Background: Most sickle cell anemia patients undergo transfusion therapy to prevent complications. The Stroke Prevention Trial in Sickle Cell Anemia showed that transfusion therapy is effective in the primary prevention of stroke. Despite its efficacy, transfusion therapy is limited by alloimmunization. The purpose of this study was to determine if a multicenter trial could implement a transfusion program utilizing phenotypically matched blood to reduce alloimmunization.

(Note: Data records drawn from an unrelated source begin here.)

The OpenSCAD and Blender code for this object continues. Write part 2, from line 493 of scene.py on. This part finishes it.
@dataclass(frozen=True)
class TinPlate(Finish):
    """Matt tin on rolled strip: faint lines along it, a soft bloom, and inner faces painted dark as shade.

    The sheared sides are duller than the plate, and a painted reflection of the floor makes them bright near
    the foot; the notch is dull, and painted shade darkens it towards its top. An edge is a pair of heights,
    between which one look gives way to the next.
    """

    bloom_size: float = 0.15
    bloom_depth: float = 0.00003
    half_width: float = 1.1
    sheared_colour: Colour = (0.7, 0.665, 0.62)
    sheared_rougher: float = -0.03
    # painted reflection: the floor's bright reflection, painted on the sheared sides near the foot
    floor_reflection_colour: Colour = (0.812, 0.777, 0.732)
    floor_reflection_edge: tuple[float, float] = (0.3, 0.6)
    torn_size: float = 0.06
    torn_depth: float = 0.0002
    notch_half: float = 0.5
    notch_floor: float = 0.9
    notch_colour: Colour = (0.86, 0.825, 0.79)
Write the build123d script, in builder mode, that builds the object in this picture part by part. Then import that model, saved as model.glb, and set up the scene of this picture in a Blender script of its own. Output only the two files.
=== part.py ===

Study design and methods: One hundred thirty children underwent RBC phenotyping and antibody screening with review of blood bank records. The protocol required use of WBC-reduced RBCs, which were matched for E, C, and Kell. Monthly alloantibody testing and review of transfusion forms were performed to determine compliance and the occurrence of any adverse events.
Results: Patient RBCs expressed a low frequency of Kell (2%), E (20%), and C (25%) antigens. Sixty-one patients received 1830 units. Ninety-seven percent of all units were WBC reduced. Only 29 units were inadvertently not matched for E, C, and Kell. Five patients (8%) developed a clinically significant alloantibody. Four developed a single antibody to E or Kell. Three patients (5%) developed a warm autoantibody. There were 11 transfusion reactions and 8 transfusion-associated events. Transfusion reactions included 6 febrile reactions (0.33%/unit), 3 allergic (0.16%/unit), and 2 hemolytic (0.11%/unit). Associated events included 4 episodes of hypertension (0.22%/unit), 3 crises (0.16%/unit), and 1 transient ischemic attack (0.05%/unit).
Conclusion: This is the first multicenter study to show that extended RBC phenotyping can be implemented nationwide. Compared to studies, the alloimmunization rate dropped from 3 percent to 0.5 percent per unit, and hemolytic transfusion reactions dropped by 90 percent. It is recommended that all transfused sickle cell anemia patients be antigen matched for E, C, and Kell. Patients should be closely monitored during transfusions to avoid preventable risks.